The Count of Monte Cristo is a classic example of the mid-nineteenth-century European serial adventure novel. These novels had large casts of characters, complex plots with numerous intertwined subplots, and central dramas involving love, revenge, and shifts in class or identity. Serial novels were published in segments (usually in chapters) over days, weeks, or months, before being collected in bound volumes for sale all at once. In England, Charles Dickens’s
Oliver Twist (1837-9) and
Great Expectations (1861) followed this template, as did Dumas’s own
The Three Musketeers (1844) in France.
The Count of Monte Cristo can also be classified as a historical novel because it chronicles a mix of real and invented events in France in the early to mid-1800s.
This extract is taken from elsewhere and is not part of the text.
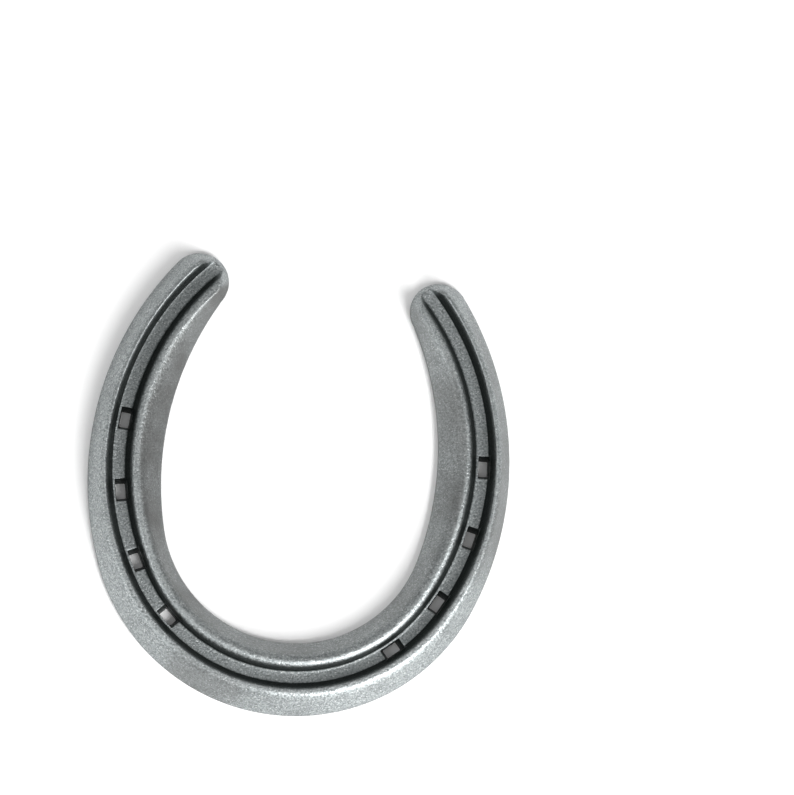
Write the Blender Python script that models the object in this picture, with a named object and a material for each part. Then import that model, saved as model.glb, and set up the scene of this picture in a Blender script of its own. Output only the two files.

Similarly, Dickens’s
A Tale of Two Cities (1859) dramatizes, in fiction, the bloodshed of the French Revolution in Paris, and
Middlemarch (1871-2) tracks shifts in English political, legal, and social life around the same time that
The Count of Monte Cristo is set.
The Count and
The Three Musketeers stand apart for their gripping pace and their stacking of one tense event atop another. Even the most action-jammed of Charles Dickens’s works (like
Oliver Twist or
A Tale of Two Cities) tend to pause for longer stretches of description, of a physical scene or person. But Dumas flings headlong into duels, balls, violence, and episodes of happiness and surprise.